Extreme Ski Area La Grave Given a New Lease on Life

La Grave will avoid the grave! Once thought to be destined for conversion into a run-of-the-mill ski resort, the mountain that is arguably the most extreme ski area in Europe (the world, even?) just got a new lease on life.

WRITTEN BY

Michael Levy

La Grave, in the French Alps, is to skiing what open-water shark diving is to visiting the local zoo; it’s as untamed as a ski area can be while still technically being one. There are no trails on La Meije, the 3,984-meter tall mountain that is La Grave: no blues or black diamonds; no lodges, no halfpipes, no trail signs. Rather, there are just perfect bowls and couloirs of steep off-piste skiing, sheer 1,000 foot cliffs, crevasses, and other objective dangers that only those with a few screws loose would really be interested in. Turns out there are quite a few of us around with more than several screws rattling around up there: since the La Grave Gondola―the single lift that services the area―began operating consistently in the late 1980s, skiers in search of a greater adrenaline rush have been flocking there. La Grave developed a reputation for “backcountry big mountain skiing, without limitations, without grooming and without the effort of hiking up,” according to a recent press release from the resort.  
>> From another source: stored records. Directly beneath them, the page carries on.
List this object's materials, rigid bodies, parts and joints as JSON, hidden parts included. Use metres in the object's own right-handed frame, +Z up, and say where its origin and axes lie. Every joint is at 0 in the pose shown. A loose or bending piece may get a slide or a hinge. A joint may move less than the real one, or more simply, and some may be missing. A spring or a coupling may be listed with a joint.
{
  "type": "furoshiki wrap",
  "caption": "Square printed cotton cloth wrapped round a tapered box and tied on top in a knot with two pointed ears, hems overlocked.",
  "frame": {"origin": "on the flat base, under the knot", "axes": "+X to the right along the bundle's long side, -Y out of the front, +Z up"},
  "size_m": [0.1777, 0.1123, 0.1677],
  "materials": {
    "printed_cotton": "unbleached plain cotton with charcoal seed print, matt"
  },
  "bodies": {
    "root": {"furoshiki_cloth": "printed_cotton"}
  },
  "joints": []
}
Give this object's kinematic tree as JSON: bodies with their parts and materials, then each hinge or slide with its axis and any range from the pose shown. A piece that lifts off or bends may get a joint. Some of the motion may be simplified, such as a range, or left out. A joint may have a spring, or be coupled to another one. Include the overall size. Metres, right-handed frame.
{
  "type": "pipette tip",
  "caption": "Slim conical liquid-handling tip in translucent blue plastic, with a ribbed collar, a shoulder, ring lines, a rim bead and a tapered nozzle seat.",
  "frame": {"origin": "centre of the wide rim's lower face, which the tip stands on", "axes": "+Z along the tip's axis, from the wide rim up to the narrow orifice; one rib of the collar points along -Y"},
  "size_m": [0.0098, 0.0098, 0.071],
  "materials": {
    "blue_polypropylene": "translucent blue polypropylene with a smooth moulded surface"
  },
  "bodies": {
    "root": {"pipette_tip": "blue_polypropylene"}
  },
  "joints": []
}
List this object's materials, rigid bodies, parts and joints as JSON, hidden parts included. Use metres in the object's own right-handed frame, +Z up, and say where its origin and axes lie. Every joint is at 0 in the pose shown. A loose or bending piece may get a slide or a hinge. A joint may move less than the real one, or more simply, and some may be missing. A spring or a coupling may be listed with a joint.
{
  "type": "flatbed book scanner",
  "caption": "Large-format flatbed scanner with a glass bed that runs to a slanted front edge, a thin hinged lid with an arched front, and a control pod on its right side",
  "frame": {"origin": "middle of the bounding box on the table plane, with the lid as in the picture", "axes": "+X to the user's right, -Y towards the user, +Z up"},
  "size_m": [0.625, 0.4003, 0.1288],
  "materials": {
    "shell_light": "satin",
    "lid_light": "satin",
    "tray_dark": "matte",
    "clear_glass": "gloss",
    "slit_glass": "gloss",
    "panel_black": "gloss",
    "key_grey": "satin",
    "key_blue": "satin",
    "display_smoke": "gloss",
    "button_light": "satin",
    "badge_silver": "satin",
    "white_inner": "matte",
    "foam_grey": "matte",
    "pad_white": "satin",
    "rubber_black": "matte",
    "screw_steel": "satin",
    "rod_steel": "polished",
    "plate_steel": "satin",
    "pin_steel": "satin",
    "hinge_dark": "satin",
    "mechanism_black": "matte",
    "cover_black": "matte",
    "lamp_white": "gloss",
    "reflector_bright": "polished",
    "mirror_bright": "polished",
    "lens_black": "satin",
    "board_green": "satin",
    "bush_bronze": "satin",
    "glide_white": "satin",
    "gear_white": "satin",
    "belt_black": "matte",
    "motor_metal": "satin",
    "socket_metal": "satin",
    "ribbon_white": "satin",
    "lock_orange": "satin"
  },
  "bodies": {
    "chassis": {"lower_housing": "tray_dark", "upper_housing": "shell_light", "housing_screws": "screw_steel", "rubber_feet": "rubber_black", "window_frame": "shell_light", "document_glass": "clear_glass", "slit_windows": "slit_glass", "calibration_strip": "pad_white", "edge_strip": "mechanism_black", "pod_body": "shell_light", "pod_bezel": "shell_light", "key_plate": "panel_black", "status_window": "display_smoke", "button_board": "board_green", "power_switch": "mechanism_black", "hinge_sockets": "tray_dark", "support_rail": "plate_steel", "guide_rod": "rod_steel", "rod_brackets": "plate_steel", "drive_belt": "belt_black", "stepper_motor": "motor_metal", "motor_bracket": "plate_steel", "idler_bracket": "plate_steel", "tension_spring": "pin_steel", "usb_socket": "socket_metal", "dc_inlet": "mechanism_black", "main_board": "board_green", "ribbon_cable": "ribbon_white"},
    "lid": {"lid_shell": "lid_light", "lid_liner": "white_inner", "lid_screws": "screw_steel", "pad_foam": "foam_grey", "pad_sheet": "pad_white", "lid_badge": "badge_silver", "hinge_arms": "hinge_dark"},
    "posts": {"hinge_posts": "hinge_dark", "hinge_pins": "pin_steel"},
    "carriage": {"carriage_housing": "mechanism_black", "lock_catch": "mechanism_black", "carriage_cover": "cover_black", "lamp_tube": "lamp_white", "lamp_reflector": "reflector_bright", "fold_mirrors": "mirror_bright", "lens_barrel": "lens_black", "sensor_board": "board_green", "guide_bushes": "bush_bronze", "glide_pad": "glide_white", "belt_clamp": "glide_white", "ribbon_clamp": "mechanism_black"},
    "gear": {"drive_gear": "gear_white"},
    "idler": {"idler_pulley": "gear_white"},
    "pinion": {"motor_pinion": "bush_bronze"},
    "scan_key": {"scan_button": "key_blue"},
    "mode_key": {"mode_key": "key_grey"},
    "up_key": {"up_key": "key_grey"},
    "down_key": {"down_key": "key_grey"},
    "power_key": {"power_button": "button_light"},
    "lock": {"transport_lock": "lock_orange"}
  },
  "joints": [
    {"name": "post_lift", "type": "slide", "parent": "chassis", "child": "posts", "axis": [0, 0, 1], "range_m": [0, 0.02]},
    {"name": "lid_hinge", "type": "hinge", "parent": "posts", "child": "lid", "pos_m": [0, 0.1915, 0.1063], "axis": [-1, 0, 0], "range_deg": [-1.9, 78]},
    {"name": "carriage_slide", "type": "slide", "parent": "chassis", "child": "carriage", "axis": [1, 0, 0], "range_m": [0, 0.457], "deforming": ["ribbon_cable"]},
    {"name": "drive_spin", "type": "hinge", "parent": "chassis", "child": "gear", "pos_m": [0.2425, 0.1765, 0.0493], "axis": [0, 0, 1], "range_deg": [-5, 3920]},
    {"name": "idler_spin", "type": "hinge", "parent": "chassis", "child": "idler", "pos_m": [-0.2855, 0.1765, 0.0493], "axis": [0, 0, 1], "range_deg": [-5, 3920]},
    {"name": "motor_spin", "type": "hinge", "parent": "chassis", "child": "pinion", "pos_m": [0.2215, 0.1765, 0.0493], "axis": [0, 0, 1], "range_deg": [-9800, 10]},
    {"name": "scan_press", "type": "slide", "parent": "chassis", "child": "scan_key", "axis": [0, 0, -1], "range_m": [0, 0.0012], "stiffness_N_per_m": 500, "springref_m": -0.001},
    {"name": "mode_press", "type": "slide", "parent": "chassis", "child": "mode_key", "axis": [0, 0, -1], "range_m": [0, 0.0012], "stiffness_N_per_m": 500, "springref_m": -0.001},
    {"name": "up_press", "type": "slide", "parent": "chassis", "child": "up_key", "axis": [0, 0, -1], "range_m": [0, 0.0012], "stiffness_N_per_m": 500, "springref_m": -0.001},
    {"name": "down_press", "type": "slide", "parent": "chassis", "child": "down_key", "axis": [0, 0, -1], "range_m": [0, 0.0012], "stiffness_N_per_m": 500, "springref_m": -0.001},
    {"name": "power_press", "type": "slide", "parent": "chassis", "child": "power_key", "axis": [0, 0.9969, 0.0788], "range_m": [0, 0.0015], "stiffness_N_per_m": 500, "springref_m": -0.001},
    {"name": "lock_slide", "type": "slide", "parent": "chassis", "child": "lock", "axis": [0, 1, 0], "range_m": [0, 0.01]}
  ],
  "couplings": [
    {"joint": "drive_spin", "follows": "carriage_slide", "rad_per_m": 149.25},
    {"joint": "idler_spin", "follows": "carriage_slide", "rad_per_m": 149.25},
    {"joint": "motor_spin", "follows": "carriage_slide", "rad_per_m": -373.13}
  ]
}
La Grave Gondola. Photo: OTLaMeije.

A now-dissipated sense of impending doom over La Grave’s future began several years ago, as concern spread over what would happen when the lease held on the Gondola by Telepherique des Glaciers de la Meije (TGM) ended in 2017. The general assumptions were that the Gondola would simply be shut down and left to rust, or bought by some large ski resort conglomerate that would turn the mountain into a typical commercial resort―the antithesis of La Grave as it was.

Over the decades, the seriousness of La Grave has been responsible for plenty of close calls (and deaths, as well).  For example, in an article at SnowBrains, Miles Clark writes, “I have a friend who went there once and ended up above a thousand-foot-death-cliff without knowing it. A rescue helicopter happened to be flying by and noticed his horrible position.  The heli dropped down, hovered above them, and shook its tail in the skiers left direction.  They [followed] its direction until the next thousand-foot-death-cliff where again, the heli directed them to safety once more.”

Those who ski La Grave do so knowing full-well the risks they face. But the expertise required to ski La Grave, it’s free-for-all nature, is still worth it for them. It offers an experience unrivaled by other lift-accessible mountains.

So when SATA, a company that runs other ski resorts, bought the lease on La Grave Gondola this past May, the dire prognostications for La Meije seemed all but assured. The skiing community prepared to mourn: the La Grave of the past was going to be dead and buried.

But then, like like Lazarus rising from the grave, hope was reborn. Details of SATA’s lease emerged: La Grave was to remain wild. “The contract clearly states that the first and second stage of the lift leads to an unsecured off-piste area with no groomed slopes,” reads the press release from La Grave. “The only groomed run remains the one on the glacier, which will be maintained with the existing T-bar at least until the third gondola lift is built, it indeed it is.”

Christophe Monier, the Managing Director of SATA, explained his company’s interest in La Grave commercially, but also its commitment to maintaining La Grave’s specialness: “La Grave is an authentic destination that arouses interest and makes you want to take part in its development. It has been left to stew in its own juices but it has enormous potential. In winter this potential is already put to good use, but for the summer season there is considerable room for improvement. It is extremely interesting to look into that.” 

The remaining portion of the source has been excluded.